Here’s an example of how he’s been applying the same approach to new markets for LCI. “We make $200 million in RV furniture every year,” Lippert explains. “So we say the next logical step for us would be to provide furniture in boats, like pontoon boats. Then we add lights and heated and cooled seats to pontoon boats. It’s not necessarily a new product, but we’re increasing the content of existing products and gaining market share in products like pontoons where we’d never been before.” LCI also has made strong incursions into the aftermarket in its various market segments, and in selling direct to consumers.
On the manufacturing side, LCI has automated much of its chassis manufacturing. “It helps in quality, safety and efficiency,” he says. “We’ve eliminated a lot of the most dangerous jobs and made it safer for team members as a result.”
And the company’s attention to the safety of employees is just one aspect of Lippert’s increasing attention to workplace culture at LCI. That has included recent adoption of a platform for caring more genuinely for employees, inspired by Robert Chapman, CEO of Barry-Wehmiller, a diversified manufacturer based in St. Louis, and co-author of Everybody Matters: The Extraordinary Power of Caring for Your People Like Family.
Lippert called his program Everyone Matters, and it has included his own meetings with each of his top four dozen front-line leaders once a week, creating clear “leadership values,” and hiring leadership and “personal-development” coaches for LCI’s top 800 leaders.

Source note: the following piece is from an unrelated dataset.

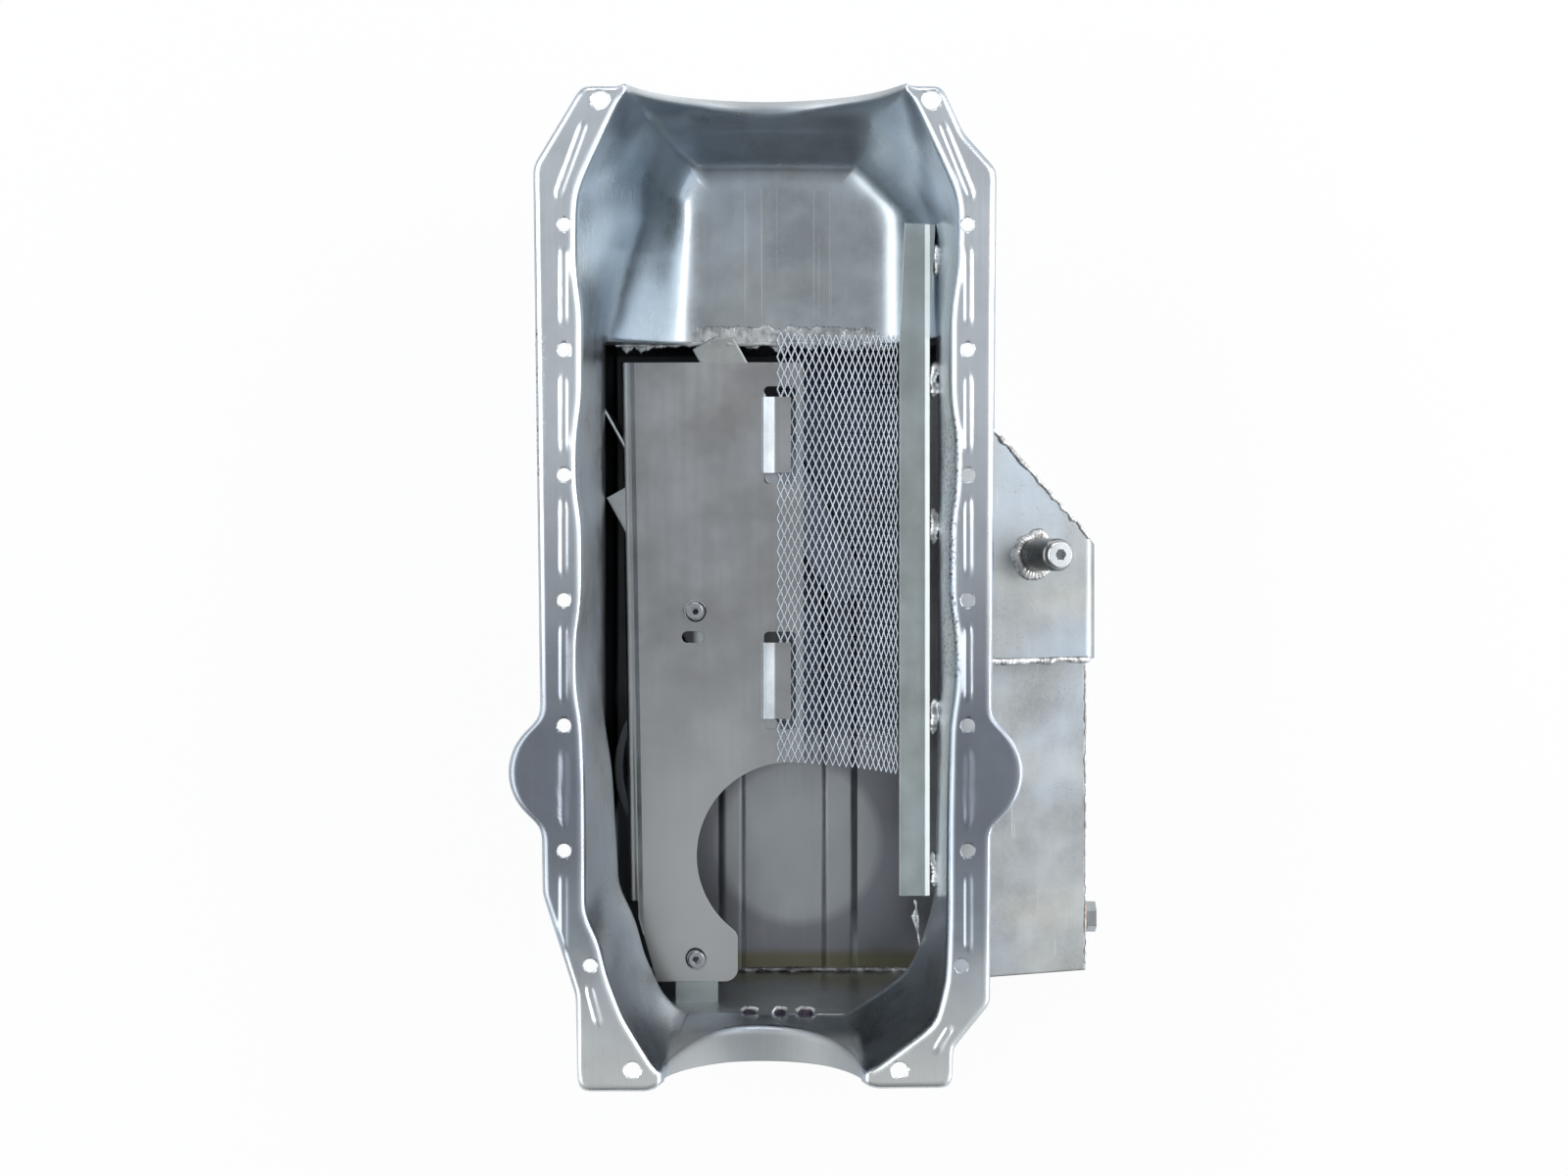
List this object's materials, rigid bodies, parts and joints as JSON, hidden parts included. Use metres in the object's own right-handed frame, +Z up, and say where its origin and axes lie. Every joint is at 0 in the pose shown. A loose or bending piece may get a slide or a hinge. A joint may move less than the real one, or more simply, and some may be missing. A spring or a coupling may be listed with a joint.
{
  "type": "engine oil pan",
  "caption": "Zinc plated steel oil pan with a bolt rail, shallow front, welded deep rear sump with a side kick-out, windage tray, mesh screen and trap doors.",
  "frame": {"origin": "centre of the twelve side bolt holes, in the gasket face of the rail", "axes": "+Z up out of the open mouth towards the engine block, +Y to the front of the engine, +X to the kick-out side"},
  "size_m": [0.3515, 0.5669, 0.201],
  "materials": {
    "zinc_sheet": "zinc plated, satin, with bright bends",
    "sump_sheet": "zinc plated sheet, satin, with weld heat marks",
    "tray_sheet": "bare brushed sheet with a clear coat",
    "mesh_steel": "expanded metal, satin",
    "weld_metal": "rippled weld bead under zinc",
    "bright_steel": "zinc plated fastener, bright",
    "turned_steel": "turned and plated",
    "copper": "copper, slightly dull"
  },
  "bodies": {
    "pan": {"pan_body": "zinc_sheet", "sump_front_wall": "sump_sheet", "sump_rear_wall": "sump_sheet", "sump_wrap": "sump_sheet", "kickout_cap": "sump_sheet", "kickout_front_wall": "sump_sheet", "kickout_rear_top": "sump_sheet", "kickout_rear_wall": "sump_sheet", "kickout_step_plate": "sump_sheet", "screen_bar": "tray_sheet", "bar_stitch_welds": "weld_metal", "windage_tray": "tray_sheet", "tray_screen": "mesh_steel", "tray_rear_bracket": "tray_sheet", "baffle_wall_front": "sump_sheet", "baffle_wall_rear": "sump_sheet", "hinge_pin_front": "bright_steel", "hinge_pin_rear": "bright_steel", "curved_baffle": "sump_sheet", "tray_washers": "bright_steel", "tray_nuts": "bright_steel", "tray_screws": "bright_steel", "cap_boss": "turned_steel", "cap_boss_plug": "bright_steel", "drain_bung": "turned_steel", "drain_washer": "copper", "drain_plug": "bright_steel"},
    "rear_door": {"trap_door_rear": "sump_sheet"},
    "front_door": {"trap_door_front": "sump_sheet"}
  },
  "joints": [
    {"name": "rear_trap_door", "type": "hinge", "parent": "pan", "child": "rear_door", "pos_m": [-0.03667, -0.03337, -0.1305], "axis": [-0.4848, 0.8746, 0], "range_deg": [0, 55]},
    {"name": "front_trap_door", "type": "hinge", "parent": "pan", "child": "front_door", "pos_m": [0.0242, 0.04039, -0.1305], "axis": [-0.4848, 0.8746, 0], "range_deg": [0, 55]}
  ]
}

In turn, they’re expected to create an “everyone matters” climate in the operations they oversee. The results have included plunging attrition and a more dedicated workforce.
“We feel that if we can build up our culture and all but eliminate attrition, if people really want to come to work at LCI and if people stay with the business, then efficiency, quality, innovation and safety always get better,” Lippert says. “That’s been a competitive advantage over the last several years.”